I am afraid that religion is again used to take away the power of our people. What is happening in The UMC, particularly with the Good News U.S. group, mirrors many ways in our history how our people’s power was taken away because of religious zeal.

We are to learn from the brave and courageous African Christian leaders who preached a prophetic message that challenged the colonial powers. It was this awakening by African Christians that began the rapid growth of Christianity throughout the continent. The message preached by African prophets in independent churches considered the social and political realities. The African people regarded their fellow preachers as prophets and liberators. They viewed the preachers as persons who came to announce the gospel in its fullness by addressing issues in their context and questioning their sufferings in light of the gospel. Their preaching emphasized hope through God’s intervention and liberation from the oppression of which they were the victims.
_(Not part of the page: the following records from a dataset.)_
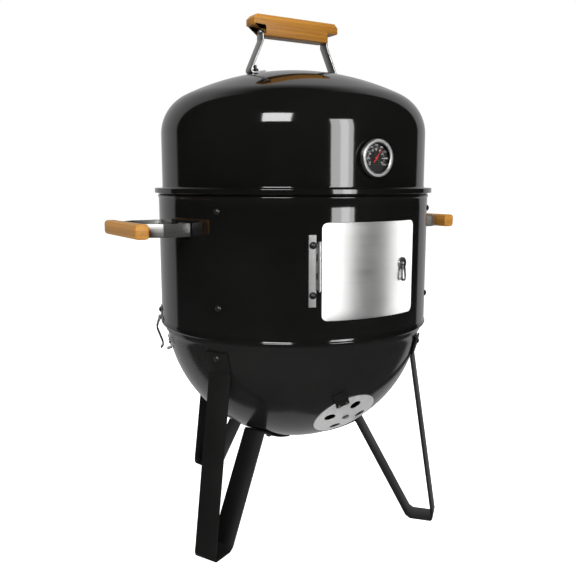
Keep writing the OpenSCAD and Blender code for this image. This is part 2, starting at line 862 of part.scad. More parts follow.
bowl_shell();
leg_left();
leg_right();
leg_rear();
leg_bolts();
leg_nuts();
damper_rivet();
clip_catches();
catch_rivets();
damper_disc();
damper_tab();
tab_rivets();
charcoal_grate();
barrel_shell();
upper_bracket_left();
upper_bracket_right();
upper_bracket_rear();
lower_bracket_left();
lower_bracket_right();
lower_bracket_rear();
bracket_bolts();
hinge_leaf();
hinge_pin();
hinge_bolts();
handle_strap_left();
handle_strap_right();
side_grip_left();
side_grip_right();
side_grip_screws();
handle_bolts();
clip_brackets();
clip_bolts();
barrel_nuts();
clip_wire_left();
clip_wire_right();
door_panel();
latch_washer();
latch_lever();
latch_cam();
upper_grate();
lower_grate();
water_pan();
lid_shell();
lid_strap_left();
lid_strap_right();
lid_grip();
lid_grip_screws();
lid_bolts();
lid_nuts();
gauge_case();
gauge_bezel();
gauge_dial();
gauge_needle();
gauge_lens();
gauge_stem();
gauge_nut();
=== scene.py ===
import json
import math

import bmesh
import bpy
from mathutils import Matrix, Vector


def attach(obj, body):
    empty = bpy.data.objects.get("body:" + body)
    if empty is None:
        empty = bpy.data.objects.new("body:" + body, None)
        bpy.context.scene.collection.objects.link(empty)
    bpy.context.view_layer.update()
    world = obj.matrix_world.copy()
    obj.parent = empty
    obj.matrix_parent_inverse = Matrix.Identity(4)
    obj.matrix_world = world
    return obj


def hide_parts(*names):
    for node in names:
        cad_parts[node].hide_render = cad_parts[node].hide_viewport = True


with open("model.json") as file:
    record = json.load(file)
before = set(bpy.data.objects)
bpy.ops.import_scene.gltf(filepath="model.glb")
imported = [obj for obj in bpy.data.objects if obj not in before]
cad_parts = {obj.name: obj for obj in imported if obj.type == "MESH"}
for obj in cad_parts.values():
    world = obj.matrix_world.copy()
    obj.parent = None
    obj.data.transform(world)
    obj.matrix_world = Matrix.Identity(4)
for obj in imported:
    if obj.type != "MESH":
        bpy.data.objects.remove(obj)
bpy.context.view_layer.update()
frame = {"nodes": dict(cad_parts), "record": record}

MM = 0.001
CAMERA_AT = Vector((-0.602, -0.967, 0.543))
HEADING = Vector((0.5225, 0.8526, 0.0)).normalized()
PITCH = math.radians(-8.7)
LENS = 43.28

# Main sizes in millimetres and degrees
SHEET = 1.5
GAP = 0.3
BARREL_R = 215.0
BARREL_LOW = 320.0
BARREL_TOP = 532.0
LID_R = 209.0
LID_WALL_Z = 616.0
LID_CORNER_R = 65.0
LID_CROWN_R = 395.0
BOWL_R = 208.0
BOWL_Z = 335.0
BOWL_BAND_R = 209.5
BOWL_BAND_TOP = 330.0
LEG_AZ = {"leg_left": -63.7, "leg_right": 41.5, "leg_rear": 196.0}
LEG_W = 38.0
LEG_T = 3.0
FOOT_OUTER_R = 246.0
FOOT_INNER_R = 200.0
DAMPER_DOWN = 43.5
VENT_R = 8.8
VENT_RING_R = 30.0
VENT_TURN = -8.0
DOOR_LOW = 355.0
DOOR_TOP = 489.0
DOOR_HALF_W = 79.6
DOOR_CORNER = 8.0
HINGE_AZ = -22.4
HINGE_R = 219.4
LATCH_AZ = 14.3
LATCH_Z = 428.0
HANDLE_Z = 476.0
GRIP_LEN = 140.0
STRAP_W = 19.0
STRAP_T = 2.5
CLIP_AZ = 110.0
GAUGE_Z = 575.0
NEEDLE_TURN = -37.0


# ---------- placing ----------

def facing(az, r, z):
    """Matrix whose local Z points out of the barrel or lid at an azimuth, in millimetres."""
    return (Matrix.Scale(MM, 4) @ Matrix.Rotation(math.radians(az), 4, "Z")
            @ Matrix.Translation((0, -r, z)) @ Matrix.Rotation(math.pi / 2, 4, "X"))


def on_bowl(az, down):
    """Matrix whose local Z points out of the bowl from its sphere's centre, in millimetres."""
    return (Matrix.Scale(MM, 4) @ Matrix.Translation((0, 0, BOWL_Z))
            @ Matrix.Rotation(math.radians(az), 4, "Z") @ Matrix.Rotation(math.radians(90 + down), 4, "X"))


def radial(az):
    """Matrix that takes (across, radius, height) in millimetres to the row frame."""
    return (Matrix.Scale(MM, 4) @ Matrix.Rotation(math.radians(az), 4, "Z")
            @ Matrix(((1, 0, 0, 0), (0, -1, 0, 0), (0, 0, 1, 0), (0, 0, 0, 1))))


WORLD_MM = Matrix.Scale(MM, 4)


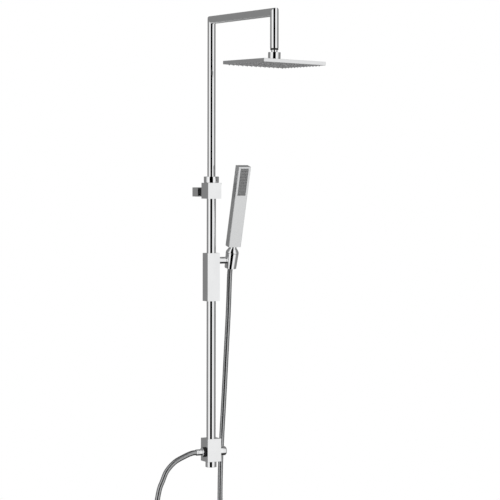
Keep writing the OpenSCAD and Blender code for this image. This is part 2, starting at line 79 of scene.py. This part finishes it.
COLUMN = Vector((0.0, middle_of("lower_tube").y, 0.0))
JOINTS = {joint["name"]: joint for joint in frame["joints"]}
PIVOT_Z = JOINTS["holder_tilt"]["pos_m"][2]
HOLDER_AXIS = Vector(JOINTS["handset_lift"]["axis"]).normalized()
HOLDER = Vector((middle_of("hose_ferrule").x, COLUMN.y, PIVOT_Z))
VALVE = Vector((0.0, COLUMN.y, middle_of("diverter_knob").z))

# ---------------------------------------------------------------------------------------------
# Camera: level, to the front left, through a long lens
# ---------------------------------------------------------------------------------------------

CAMERA_PLACE = (-2.622, -5.150, 0.081)
CAMERA_TURN = 28.44
CAMERA_ROLL = 0.08
CAMERA_SHIFT = -0.175
LENS = 151.3
SENSOR = 36.0
FARTHEST = 50.0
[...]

This was the time for Africans to respond to Jesus’ question, “Who do you say that I am?” as Recinos puts it in his book entitled Who Comes in the Name of The Lord? Their response was based on the current cultural, social, economic, and political situations that they were experiencing (Recinos 1997).

I think today, our sisters and brothers from the mother continent should answer the question for themselves, considering our own socio-economic, political, and religious realities. We can do this without anyone coming to tell us what to do. African delegates: use the power of vote you have to address issues of the people back home, to challenge international systems that impoverish our people, and to do mission in our own contexts without being the scapegoat for U.S. groups fighting. Draft your own petitions to bring forward that speak for African contexts and the ways our people suffer the consequences of western governments and how The UMC should make us a priority.